The Portuguese brought to Goa their grand architectural styles. These imported
ideas, married with the skills of the local craftsmen who executed them,
gave rise to some unique and beautiful buildings dotting Goa. Take the wonderful
fountainhas area of Panjim, where colourful houses with their wrought iron
balconies stand in flower-filled glory. Street after narrow, cobbled street
is filled with these quaint and delightful houses.

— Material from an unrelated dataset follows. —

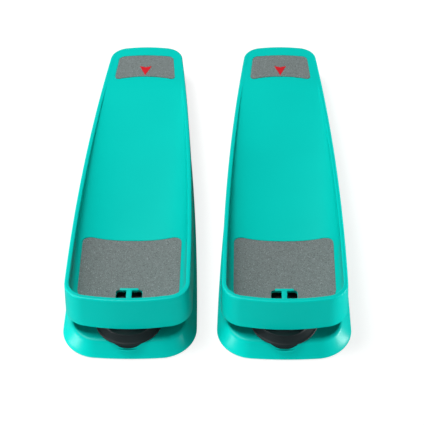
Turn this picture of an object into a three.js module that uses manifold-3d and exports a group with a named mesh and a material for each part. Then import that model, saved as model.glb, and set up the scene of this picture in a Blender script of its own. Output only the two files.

Not many Indians are aware that the staple of Indian spices - chillies are
not of Indian origin. The Portuguese introduced them to India. They were
also responsible for introducing Tobacco to India. They brought the Pineapple
from South America, Papaya from the Philippines and Cashew from Brazil;
Maize, Peanuts and Sweet Potatoes from Africa. They also introduced Lichis
and oranges to India. Imagine how Indian would have done without these products,
specially the chillies. Best Of Both World's
Goa's 450 years under Portuguese domination produced a unique, syncretic
blend of East and West that is at once exotic and strangely familiar: Christmas
and Carnival are celebrated as enthusiastically by the 30% Christian minority
as Diwali and Durga Puja are by the mainly Konkani-speaking Hindus. The
state's separate identity is discernible in other ways too, most visibly
in its Latinate architecture, but also in a preference for a fish-and meat-rich
cuisine. Another marked difference is the prevalence of alcohol. Beer is
affordable, and six thousand or more bars around the state are licensed
to serve it, along with the more traditional tipples of Feni, the local
Hootch, and Toddy (Todi), a derivative of palm sap.
Goa's Hep Scenario
Alongside is the haute couture scene. Goan fashion designer Wendell Rodericks'
haute couture has held its own in the competitive world of international
fashion and his clients come all the way to Goa to buy his creations. Wendell's
latest project is a costume museum in Goa to showcase the history of the
Fundacao Oriente, a Portuguese cultural institution working in ex-Portuguese
colonies, is doing admirable work in restoring Goan architecture. Their
own building, located in the quaint Latin quarter of Panjim called Fountainhas,
has been nicely renovated, as have some lovely buildings in the neighbourhood.
As a happy sequel to that, the Panjim Municipal Corporation built footpaths
in this area. Also nicely restored and painted blue is the Customs House
on the bank of the river Mandovi, with the mouldings picked out in white.
Shopping should be a priority on the itinerary. There are many tempting
options among the interesting lifestyle and fashion shops; some located
in restored Goan houses. These shops also bring the country's best selections
in home styling and fashion to Goa.
Cruising Along The River
No holiday in Goa is complete without a cruise on the river or on the serene
backwaters. Yes backwaters, less known than the Kerala ones, but almost
as beautiful. The government run Yacht Santa Monica runs river cruises for
an hour along with song and dance. Or if one would rather watch the sunset
or moonrise in secluded luxury, then charter an exclusive private yacht.
But don't miss out on a fun-filled cruise along the Mandovi.
Goa In The Rains
Goa is magical during the rains. As the warm tropical showers come down,
the countryside turns spectacularly lush and green. It is wonderful to sit
out on a verandah, to curl up with a book, to watch the rain come down or
walk along a deserted beach in the rain and see the waves come thundering
onto the sand. Special packages and off-season rates make "Goa in the
Rains" especially attractive.
Wine And Dine In Goan Style
Goan cuisine has always been popular, with its repertoire of Portuguese-Goan
dishes. To enjoy the best of this, get invited to a Goan home or visit an
authentic restaurant to get the taste of a feast. Or you could in Panjim.
But the new trend in the restaurant scenario is international cuisine: Italian,
French, Fusion, and colourful interiors. In the Konkani language, there
is no phrase, which means 'I'm leaving'; instead whosoever visits Goa says
'I am coming back'.
Climate: 25°C - 30°C (67.96F - 81.56F Approx)
Rainfall: 325cms (June To September)
Clothing: Tropical clothing through the year, light woolen in December-January.
Languages Spoken: Marathi, Konkani, & English
Nearest Airport: Dabolim Airport situated 30-km from Panjim.
Nearest Railway Station: Vasco-da-Gama
Nearest Bus Station: Kadamba Transport Corporation, Panjim.